▶ _WHAT YOU SHOULD DO_
Count how many lines hold the string "shown". Give that number alone.

______

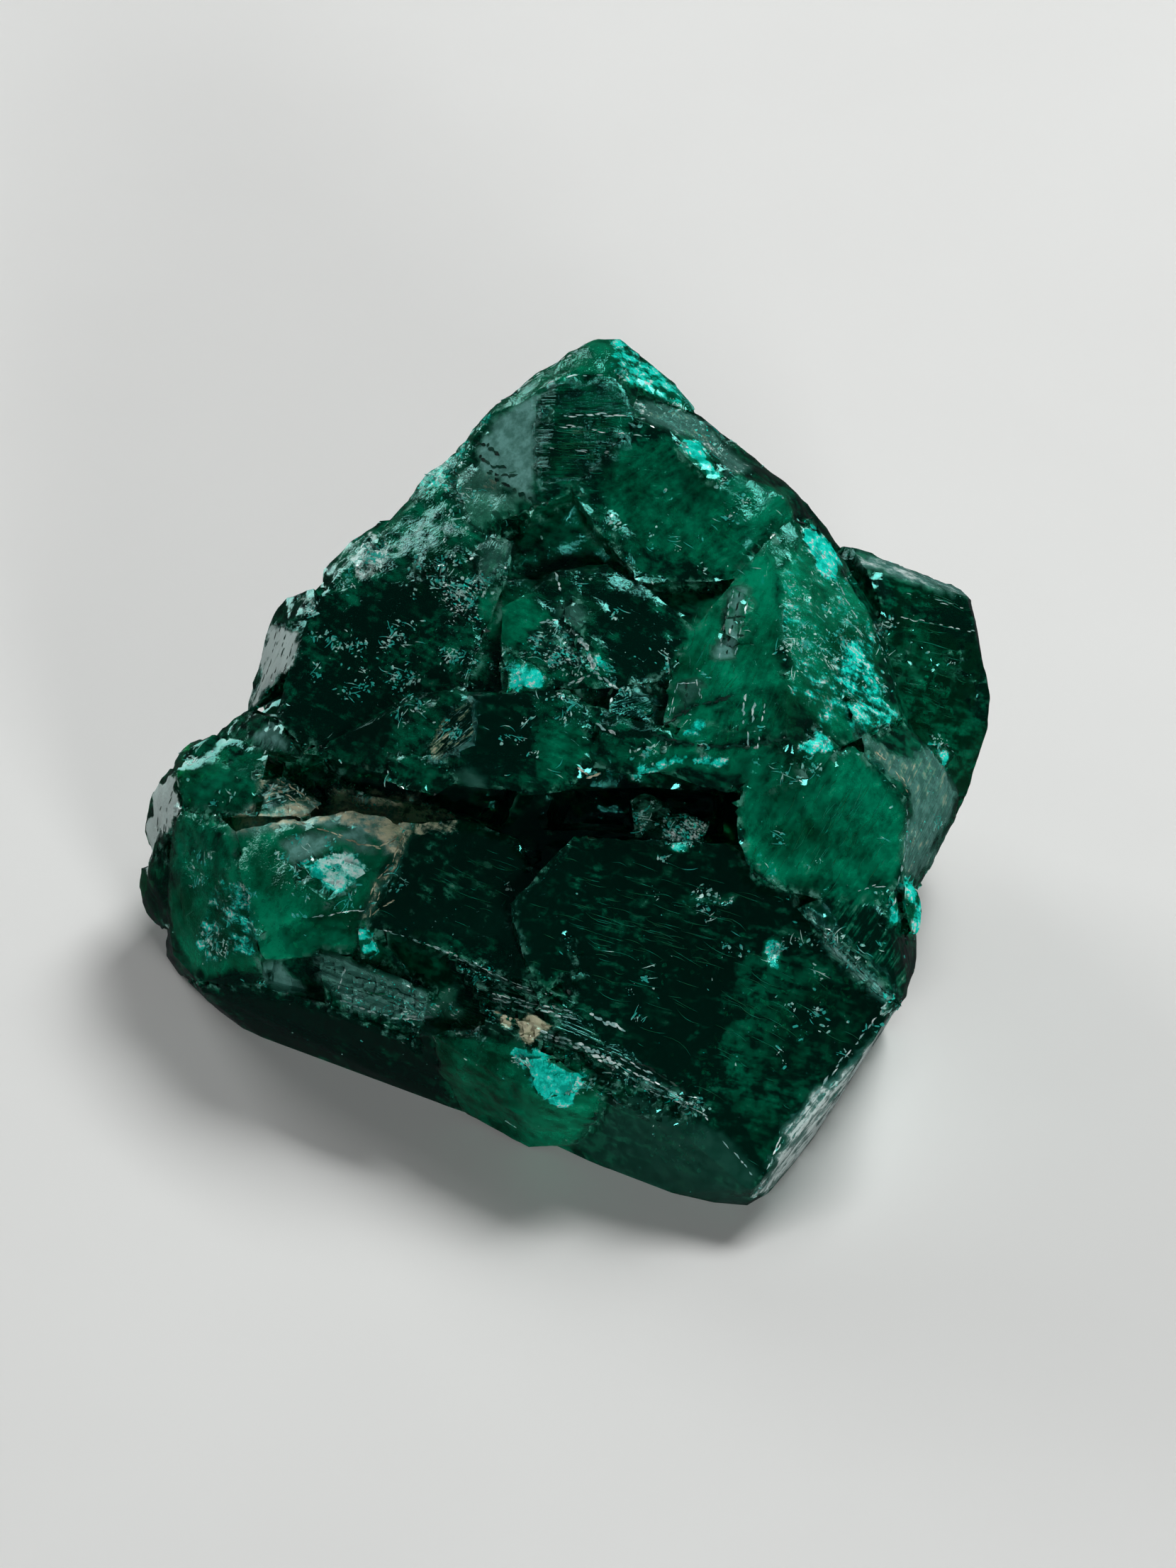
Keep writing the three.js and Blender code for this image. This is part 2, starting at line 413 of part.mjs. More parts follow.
// The inside of the mass, behind the crystals of the front. A dark hollow runs across it under the
// ledge, with one rough chunk left standing in it.
function heart() {
  const middle = block([
    [-11.0, 2.0, -7.0], [-12.5, -4.0, -6.5], [-8.0, -8.0, -4.5], [0.0, -9.0, -2.5], [8.0, -6.0, -2.0],
    [10.0, 0.0, -3.5], [3.0, 0.5, -2.8], [-5.0, 0.0, -3.6], [6.0, 9.0, -7], [-4.0, 9.0, -7],
    [-9, 4.5, -13], [9, 8, -13.5], [2, 14, -13], [-12, -5, -15], [12, -4, -17], [0, 2, -20],
    [-6, -2, -19], [8, 0, -20], [-4, -9, -12], [4, -9, -12],
  ]);
  const upper = block([
    [-8.5, 1.2, -2.8], [-4.0, 0.6, -0.6], [0.0, 0.6, 0.4], [4.0, 1.2, 1.2], [8.5, 1.4, 2.6],
    [11.5, 0.6, 0.0], [-5.0, 4.0, -1.4], [-3.0, 7.5, -2.4], [7.5, 5.0, 0.0], [8.2, 8.0, -2.6],
    [9.8, 9.4, -5.6], [12.2, 5.0, -5.0], [13.4, 1.4, -4.6], [-9.6, 5.6, -6.6], [-6.6, 9.4, -7.6],
    [-8, 3, -13], [10, 8, -12], [12, 2, -14], [-4, 9, -13],
  ]);
  const peakInside = block([
    [-2.5, 7.5, -2.6], [7.5, 8.5, -3.2], [1.0, 11.2, -3.0], [5.5, 11.5, -3.6], [-3.6, 11.5, -5.2],
    [0.5, 15.0, -5.0], [3.6, 13.6, -5.2], [8.8, 10.4, -6.2], [2.0, 16.0, -8.5], [-6, 9, -11],
    [9, 9, -12], [2, 14, -13],
  ]);
  const lower = block([
    [-1.5, -3.2, -0.6], [6.8, -3.4, 0.2], [9.4, -5.8, 0.4], [12.8, -9.4, 0.2], [8.0, -15.6, 1.2],
    [1.2, -12.6, 0.8], [-0.8, -9.4, 1.2], [-6.2, -3.4, -2.6], [-7.2, -6.6, -1.6], [-4.5, -10.0, -1.4],
    [-2.4, -13.2, -2.4], [2.0, -15.6, -1.6], [13.0, -6.0, -4.5], [12.6, -10.2, -8.0],
    [-6, -12.6, -6], [-4, -4, -13], [11, -6, -14],
  ]);
  const lowerLeft = block([
    [-12.2, -3.0, -5.0], [-7.4, -2.6, -2.8], [-7.8, -6.8, -2.0], [-11.8, -7.6, -4.0],
    [-11.8, -9.4, -5.4], [-8.4, -9.8, -3.4], [-4.6, -10.4, -1.8], [-5.4, -3.2, -2.6],
    [-5, -12, -6], [-12, -10.4, -8], [-15, -5, -12], [-4, -4, -12],
  ]);
  const right = block([
    [7.0, -0.9, 1.6], [6.4, 1.8, -0.6], [6.4, 1.6, -5.0], [9.2, 1.3, 2.8], [12.2, 0.5, -0.4], [13.2, -0.9, -1.2], [13.0, -4.6, -0.6],
    [9.4, -4.6, 1.2], [7.8, -4.0, 1.6], [12.8, -8.4, -0.6], [13.8, -7.6, -4.8], [14.4, -3.4, -7.2],
    [15.2, 0.4, -8.6], [14.0, 4.5, -9.0], [9, 6, -12], [14, 0, -15], [12, -7, -12], [8, -4, -14],
  ]);
  const left = block([
    [-15.4, -0.6, -9.2], [-12.4, 0.4, -6.4], [-10.4, -1.4, -5.0], [-12.6, -2.2, -4.8],
    [-13.6, -6.6, -5.2], [-12.2, -8.4, -5.0], [-15.8, -4.4, -9.4], [-15.6, -7.2, -9.2],
    [-14.5, -3.0, -14], [-10.0, -5.0, -13], [-14.8, -8.4, -10],
  ]);
  const leftHollow = block([
    [-11.5, 1.2, 3], [-1.0, -0.6, 3], [-1.6, -2.8, 3], [-7.2, -1.4, 3], [-11.5, -0.4, 3],
    [-9.5, 0.4, -7.0], [-2.5, -0.9, -6.5], [-3.0, -2.0, -6.5], [-8.5, -0.8, -7.0],
  ]);
  const rightHollow = block([
    [-2.0, -0.8, 3], [1.0, -0.2, 3], [7.0, -0.8, 3], [7.2, -2.9, 3], [-1.8, -2.9, 3],
    [0.5, -0.9, -6.0], [6.0, -1.2, -5.5], [6.0, -2.4, -5.5], [0.0, -2.2, -6.0],
  ]);
  const chunk = block([
    [2.7, -1.3, -0.4], [3.2, -1.0, -0.8], [4.6, -1.7, -0.2], [6.0, -2.2, 0.6], [5.6, -2.9, 1.2],
    [4.6, -3.1, 1.3], [2.9, -2.8, 0.6], [2.8, -2.0, -7.5], [5.5, -2.5, -7],
  ]);
  const mass = wasm.Manifold.union([middle, upper, peakInside, lower, lowerLeft, right, left]);
  return [mass.subtract(leftHollow).subtract(rightHollow), chunk];
}

// Whole crystals on the back and sides, fanning out of the mass.
function backCrystals() {
  return [
    prism({ foot: [0, 4, -12], tip: [-3.5, 10.0, -18.5], radius: 4.6, spin: 0.3 }),
    prism({ foot: [4, 2, -10], tip: [10.5, 4.0, -19.5], radius: 4.8, spin: 0.9 }),
    prism({ foot: [-4, 0, -10], tip: [-13.0, -0.5, -17.0], radius: 4.4, spin: 0.1 }),
    prism({ foot: [2, 6, -10], tip: [4.5, 13.6, -14.5], radius: 4.0, spin: 0.5 }),
    prism({ foot: [0, -2, -10], tip: [-2.5, 3.5, -23.6], radius: 5.0, spin: 0.0 }),
    prism({ foot: [6, -4, -10], tip: [13.4, -2.2, -16.6], radius: 4.2, spin: 0.7 }),
    prism({ foot: [-6, 3, -9], tip: [-10.2, 6.8, -14.5], radius: 3.2, spin: 0.2 }),
    prism({ foot: [8, -6, -8], tip: [12.8, -7.6, -13.0], radius: 3.0, spin: 0.4 }),
    prism({ foot: [-3, 4, -12], tip: [-8.6, 5.6, -19.4], radius: 2.8, spin: 0.8 }),
    prism({ foot: [2, 2, -14], tip: [3.6, 8.4, -21.4], radius: 3.0, spin: 0.6 }),
    prism({ foot: [4, -2, -14], tip: [6.8, -0.2, -22.6], radius: 2.6, spin: 0.1 }),
    prism({ foot: [5, 7, -10], tip: [8.2, 8.6, -15.0], radius: 2.4, spin: 0.9 }),
    prism({ foot: [-3, 7, -10], tip: [-4.4, 10.4, -14.8], radius: 2.4, spin: 0.4 }),
  ];
}

// Joins the crystals and breaks the mass off flat underneath.
function clusterSolid() {
  const joined = wasm.Manifold.union([
    ...heart(), ...peak(), ...rightShoulder(), ...leftShoulder(), ...middleSteps(), ...wedge(),
    ...plate(), ...rightPrism(), ...bottomCrystal(), ...slabAndRibs(), ...leftBlock(),
    ...footLump(), ...lowerRightCorner(), ...backCrystals(),
  ]);
  const upward = [0, Math.sin(FRONT_LEAN), Math.cos(FRONT_LEAN)];
  return joined.trimByPlane(upward, -BASE_DROP);
}

// The solid as geometry: upright, standing on z = 0, with the origin under its middle.
function clusterGeometry() {
  const mesh = clusterSolid().getMesh();
  const geometry = new THREE.BufferGeometry();
  geometry.setAttribute("position", new THREE.BufferAttribute(new Float32Array(mesh.vertProperties), 3));
  geometry.setIndex(new THREE.BufferAttribute(new Uint32Array(mesh.triVerts), 1));
  geometry.rotateX(FRONT_LEAN);
  geometry.computeBoundingBox();
  const { min, max } = geometry.boundingBox;
  return geometry.translate(-(min.x + max.x) / 2, -(min.y + max.y) / 2, -min.z);
}

const dioptase = new THREE.MeshStandardMaterial({ color: 0x0b4a38, roughness: 0.2, metalness: 0 });
const specimen = new THREE.Mesh(clusterGeometry(), dioptase);
specimen.name = "dioptase_cluster";

const group = new THREE.Group();
group.add(specimen);
export default group;
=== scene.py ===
import math
import bpy
import numpy as np
from mathutils import Euler, Matrix, Vector
from mathutils.bvhtree import BVHTree
from random import Random


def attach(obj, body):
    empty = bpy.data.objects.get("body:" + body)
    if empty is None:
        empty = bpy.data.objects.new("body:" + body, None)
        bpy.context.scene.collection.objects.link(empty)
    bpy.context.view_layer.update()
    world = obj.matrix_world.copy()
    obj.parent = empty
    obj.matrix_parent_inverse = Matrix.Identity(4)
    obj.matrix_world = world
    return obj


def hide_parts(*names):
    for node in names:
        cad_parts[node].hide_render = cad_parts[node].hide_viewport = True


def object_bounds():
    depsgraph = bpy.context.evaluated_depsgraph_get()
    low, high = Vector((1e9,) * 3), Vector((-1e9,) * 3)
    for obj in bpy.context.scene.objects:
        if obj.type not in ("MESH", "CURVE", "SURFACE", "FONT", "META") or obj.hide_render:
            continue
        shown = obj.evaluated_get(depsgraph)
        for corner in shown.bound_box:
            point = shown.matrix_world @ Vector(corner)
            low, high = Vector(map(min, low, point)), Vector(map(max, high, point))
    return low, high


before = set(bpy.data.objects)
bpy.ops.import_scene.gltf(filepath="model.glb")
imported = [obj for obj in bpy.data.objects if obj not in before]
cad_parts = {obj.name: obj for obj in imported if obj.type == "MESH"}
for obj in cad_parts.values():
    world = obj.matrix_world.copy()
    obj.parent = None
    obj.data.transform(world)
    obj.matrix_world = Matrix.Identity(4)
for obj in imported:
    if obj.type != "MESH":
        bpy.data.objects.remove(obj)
CAD_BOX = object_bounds()

# The specimen's broad front leans back from upright. Places on it are given in its own frame, in
# millimetres: u across it to the right, v up it and w straight out of it.
MM = 0.001
FRONT_LEAN = math.radians(50)
FRONT_MIDDLE = np.array([0.0801, -4.4983, 13.5])  # the front frame's origin, in the row frame
ACROSS = np.array([1.0, 0.0, 0.0])
UPWARD = np.array([0.0, math.cos(FRONT_LEAN), math.sin(FRONT_LEAN)])
OUTWARD = np.array([0.0, -math.sin(FRONT_LEAN), math.cos(FRONT_LEAN)])
FRONT_AXES = np.stack([ACROSS, UPWARD, OUTWARD])

# The visible mesh is made on a grid of 2 ** GRID_DEPTH cells, of which the specimen's width takes
# GRID_SHARE. That makes cells of about 0.2 mm.
GRID_DEPTH = 8
GRID_SHARE = 0.59


def to_front(points):
    """Row-frame points in millimetres, as u, v, w."""
    return (points - FRONT_MIDDLE) @ FRONT_AXES.T


# ---------------- regions of the surface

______

▶ _EXERCISE RESULT_
3